I once played this quintet after a long day of dull errands, expecting “pleasant Russian chamber music.” Ten minutes later, the laundry was forgotten, the tea was cold, and the opening movement had quietly taken over the room like a stern professor with perfect posture.

Who This Is For, And Who May Not Need It

Best for listeners who love emotional architecture

This guide is for listeners who enjoy Brahms, Franck, Tchaikovsky, Rachmaninoff, or late Romantic chamber music, but want more help finding the main road through Taneyev’s dense musical forest. If you like pieces that unfold slowly and repay repeated listening, you are in the right place.

It is also useful for students, performers, program-note writers, chamber music fans, and curious listeners building a deeper classical playlist. Taneyev is not the composer people usually meet first. He is often the composer people discover after the famous names begin to feel too familiar, like a side street that turns out to contain the best bakery in town.

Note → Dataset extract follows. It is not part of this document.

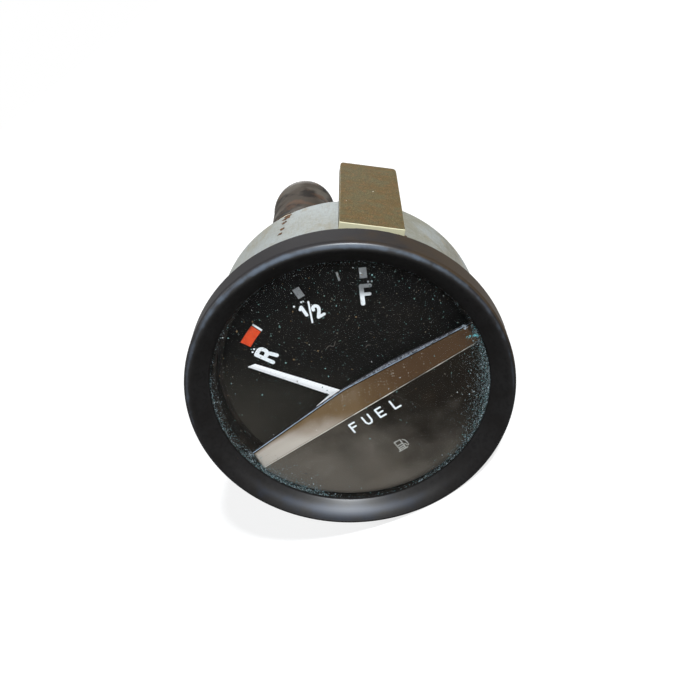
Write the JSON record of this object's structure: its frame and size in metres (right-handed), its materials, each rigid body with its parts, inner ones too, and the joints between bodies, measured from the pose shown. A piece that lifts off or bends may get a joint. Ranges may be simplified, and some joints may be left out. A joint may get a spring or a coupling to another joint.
{
  "type": "car fuel gauge",
  "caption": "Round panel fuel gauge with a black bezel, a dial read by a white pointer, and a strap bracket, lamp holder and blade terminals behind.",
  "frame": {"origin": "centre of the bezel's back face, on the barrel's axis, where the gauge sits on the panel's front", "axes": "the dial faces -Y, +Z is the top of the dial, +X is the dial's right, +Y runs back along the barrel"},
  "size_m": [0.058, 0.0533, 0.058],
  "materials": {
    "bezel_black": "satin black enamel over brass, chipped and faintly scratched along the ridge",
    "clear_glass": "flat window glass with dust and verdigris specks",
    "seal_rubber": "perished black rubber, stained blue-green",
    "mask_black": "satin black paint with a brown sheen",
    "dial_black": "matt black dial paint",
    "white_paint": "matt white paint",
    "red_paint": "matt orange-red paint",
    "case_zinc": "dull zinc plate, brushed round the barrel, with rust spots and an olive stain",
    "passivated_steel": "mottled yellow-brown passivate, bright at the cut edges",
    "plated_steel": "dull plated steel",
    "yellow_zinc": "yellow zinc plate, dulled",
    "brass": "tarnished brass",
    "bimetal": "rolled bimetal sheet",
    "resistance_wire": "silk-covered resistance wire",
    "fibre": "brown vulcanised fibre",
    "cork": "cork",
    "boot_rubber": "aged brown-black rubber, blotched",
    "lamp_clear": "clear lamp glass",
    "wire_red": "lacquered wire"
  },
  "bodies": {
    "gauge": {"glass": "clear_glass", "glass_seal": "seal_rubber", "dial_mask": "mask_black", "dial_plate": "dial_black", "scale_marks": "white_paint", "reserve_mark": "red_paint", "dial_screws": "plated_steel", "dial_pillars": "brass", "movement_frame": "plated_steel", "front_bush": "brass", "rear_bridge": "plated_steel", "rear_bush": "brass", "bridge_screws": "plated_steel", "strip_anchor": "fibre", "anchor_screws": "plated_steel", "adjuster_plugs": "cork", "case": "case_zinc", "mounting_studs": "yellow_zinc", "stud_washers": "plated_steel", "stud_nuts": "yellow_zinc", "earth_tab": "yellow_zinc", "terminal_blade_upper": "brass", "terminal_blade_lower": "brass", "terminal_insulators": "fibre", "terminal_rivets": "brass", "link_wires": "wire_red"},
    "bezel_ring": {"bezel": "bezel_black"},
    "pointer_arbor": {"pointer": "white_paint", "pointer_hub": "dial_black", "pointer_balance": "plated_steel", "pointer_spindle": "plated_steel", "pointer_crank": "brass"},
    "bimetal_arm": {"bimetal_strip": "bimetal", "bimetal_fork": "brass", "heater_winding": "resistance_wire"},
    "zero_spindle": {"zero_adjuster": "plated_steel"},
    "range_spindle": {"range_adjuster": "plated_steel"},
    "bracket": {"clamp_bracket": "passivated_steel", "bracket_washers": "plated_steel"},
    "nut_upper": {"knurled_nut_upper": "brass"},
    "nut_lower": {"knurled_nut_lower": "brass"},
    "lamp": {"lamp_holder": "brass", "lamp_boot": "boot_rubber", "lamp_cap": "brass", "lamp_glass": "lamp_clear", "lamp_contact": "brass", "lamp_insulator": "fibre"}
  },
  "joints": [
    {"name": "pointer_swing", "type": "hinge", "parent": "gauge", "child": "pointer_arbor", "pos_m": [0, 0, -0.0091], "axis": [0, 1, 0], "range_deg": [0, 65]},
    {"name": "bimetal_bend", "type": "hinge", "parent": "gauge", "child": "bimetal_arm", "pos_m": [0.01848, 0, -0.0091], "axis": [0, 1, 0], "range_deg": [-9.85, 0], "stiffness_Nm_per_rad": 0.03},
    {"name": "bezel_twist", "type": "hinge", "parent": "gauge", "child": "bezel_ring", "pos_m": [0, 0, 0], "axis": [0, 1, 0], "range_deg": [0, 35]},
    {"name": "zero_turn", "type": "hinge", "parent": "gauge", "child": "zero_spindle", "pos_m": [0.01187, 0, -0.01634], "axis": [0, 1, 0], "range_deg": [-30, 30]},
    {"name": "range_turn", "type": "hinge", "parent": "gauge", "child": "range_spindle", "pos_m": [0.01973, 0, 0.00384], "axis": [0, 1, 0], "range_deg": [-30, 30]},
    {"name": "bracket_slide", "type": "slide", "parent": "gauge", "child": "bracket", "axis": [0, 1, 0], "range_m": [-0.00162, 0.00486]},
    {"name": "nut_upper_spin", "type": "hinge", "parent": "bracket", "child": "nut_upper", "pos_m": [0.00681, 0, 0.00733], "axis": [0, 1, 0], "range_deg": [-725, 2165]},
    {"name": "nut_lower_spin", "type": "hinge", "parent": "bracket", "child": "nut_lower", "pos_m": [-0.00681, 0, -0.00733], "axis": [0, 1, 0], "range_deg": [-725, 2165]},
    {"name": "lamp_pull", "type": "slide", "parent": "gauge", "child": "lamp", "axis": [0, 1, 0], "range_m": [0, 0.018]}
  ],
  "couplings": [
    {"joint": "bimetal_bend", "follows": "pointer_swing", "ratio": -0.15083},
    {"joint": "nut_upper_spin", "follows": "bracket_slide", "rad_per_m": 7757},
    {"joint": "nut_lower_spin", "follows": "bracket_slide", "rad_per_m": 7757}
  ]
}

Who may not need this guide

If you want a short, instantly hummable showpiece, this quintet may feel heavy at first. If you prefer chamber music that smiles within 30 seconds, try Schubert, Dvořák, or Mendelssohn before coming here. Taneyev does smile, but he files the paperwork first.

Listener Fit Checklist
You May Love This If... You May Struggle If...
You enjoy Brahmsian density and Russian emotional force. You want music that works only as light background sound.
You like following themes as they transform. You dislike long first movements or serious minor-key moods.
You are curious about Russian chamber music beyond Tchaikovsky. You prefer concise miniatures over large musical arguments.

For a close cousin in emotional weight, you may enjoy comparing Taneyev with César Franck’s Piano Quintet in F minor. Franck burns like incense in a locked chapel; Taneyev burns like a legal brief written by a volcano.

Taneyev In Context: The Brain Behind The Fire

Sergei Taneyev was born in 1856 and became one of the most respected Russian musicians of his generation. He studied with Tchaikovsky, taught major figures including Rachmaninoff and Scriabin, and earned a reputation as a master of counterpoint. That last word can sound dusty, but in Taneyev it means something alive: musical lines that think independently while still breathing together.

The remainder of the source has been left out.